Tracy Douglas, a native of New York and a creator of tie-dyed material who migrated here recently with her Guyanese-born husband brings to the Association a fresh perspective on the challenges that face small businesses “even in the United States.” She says that her own efforts to market her tie-dyed creations in North Carolina met with far from glowing success. “The feeling there was that you could go into a store and buy a kit and do it yourself. Here in Guyana where she runs her own tie-dye production operation at a small establishment on the Soesdyke/Linden Highway, Tracy appears keen both to learn from the separate experiences of her local counterparts and to share her experiences on what she believes are some of the common challenges confronting artists and craftspeople everywhere.
Patricia says that the individual strides that are being made by members of the Association have provided a kind of collective incentive for the group. What local craft producers need, she says, is much more recognition and support of the local corporate community. She says that while there are occasional opportunities to exhibit and to market through larger establishments, there must be more such opportunities and with those opportunities a recognition of both the cultural relevance and commercial viability of the sector.
Some of these opportunities may perhaps come through people like Ingrid Goodman an energetic Guyanese woman whose Arts of The Caribbean establishment in Grenada is seeking to support the promotion of Guyanese art and craft in the region.

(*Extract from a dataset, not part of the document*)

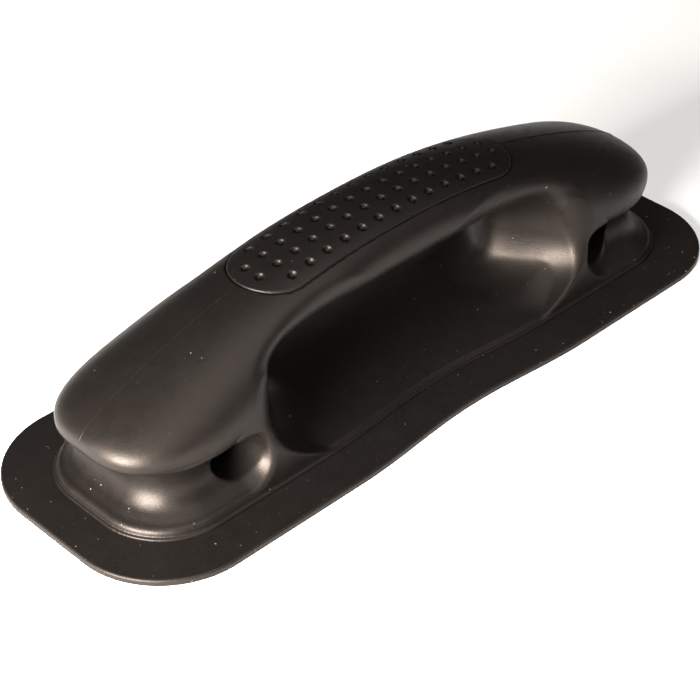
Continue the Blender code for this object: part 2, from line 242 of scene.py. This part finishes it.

She travelled to Guyana recently, she says, to meet directly with buyers, to “cut out” those middle men who very often get the lion’s share of profits that ought correctly to be returned to the producers as a means of acknowledging the value of their talents. Armed with an impressive knowledge of the regional tourism culture Ingrid says that Guyana produces the most marketable art and craft in the region and that it compares favourably with her imports from East Africa.
If Ingrid’s analysis of market behaviour in the region is correct, however, what may well be militating against the ability of Guyana’s art and craft industry to take its rightful place in the Caribbean market is a prevailing intra regional insularity that flies in the face of the single market objective to which the Caribbean Community says it aspires. Apparently, the high quality of art and craft produced here has not been enough to win acceptance in some other regional markets where, it seems, they are seen as a threat to the respective craft industries. Still, Ingrid, who wants Guyanese art and craft to be branded, persists. This year and despite the uncertainty of the economic and financial climate and the consequential uncertainty of the tourist industry, she is, for the first time, hoping to ship a container of local craft to Grenada.
Patricia is quietly confident that this latest initiative will work. The members of the Association, she says, have become wary of talk shops and appear determined to use this opportunity to take the sector forward.